Unsupervised Learning
Learning without labels. Includes clustering and dimensionality reduction.

V

Validation Set
Data used during development to tune hyperparameters and select between models. Must be separate from test set.

Variance
Error from sensitivity to noise in training data, often leading to overfitting. Reduced with more data, regularization, or ensembling.

Vectorization
Using matrix and vector operations to compute efficiently. Crucial for deep learning and large-scale training.

W

Word Embeddings
Dense vector representations of words learned from text corpora. Capture semantic similarity and serve as inputs to many NLP models.

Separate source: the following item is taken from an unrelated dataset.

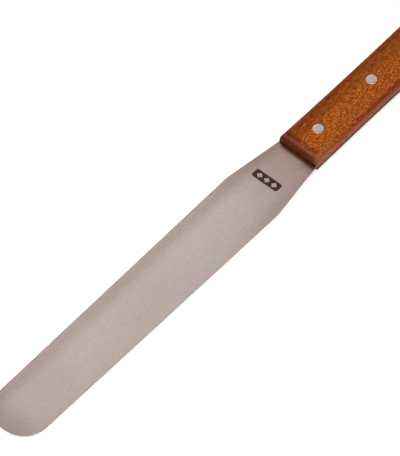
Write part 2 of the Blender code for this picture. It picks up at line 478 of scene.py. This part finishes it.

Additions that PMs often want, but glossaries usually miss

A/B Testing for ML
Online experiments to measure real product impact. Essential when model outputs trigger user-facing changes.

Data Pipeline
The system that collects, cleans, joins, and serves features and labels. Many ML failures are pipeline failures.

Drift Monitoring
Ongoing checks that inputs, predictions, and outcomes have not shifted. Needed because models decay as the world changes.

Human-in-the-Loop
Workflows where humans review, label, or override model outputs. Common in moderation, fraud, and high-stakes classification.

Latency Budget
Maximum time allowed for inference in production. Determines whether you can use complex models or must use lighter ones.

Model Versioning
Tracking which model was used when, with which data and parameters. Critical for debugging and compliance.

Precision-Recall Curve
Plot of precision vs recall across thresholds. Often more informative than ROC under severe class imbalance.

Segmented Metrics
Evaluating performance across cohorts (region, device, language, tenure) to detect uneven performance and hidden risk.

Threshold Tuning
Choosing operating points based on business cost trade-offs, user experience, and operational capacity, not just “0.5 by default.”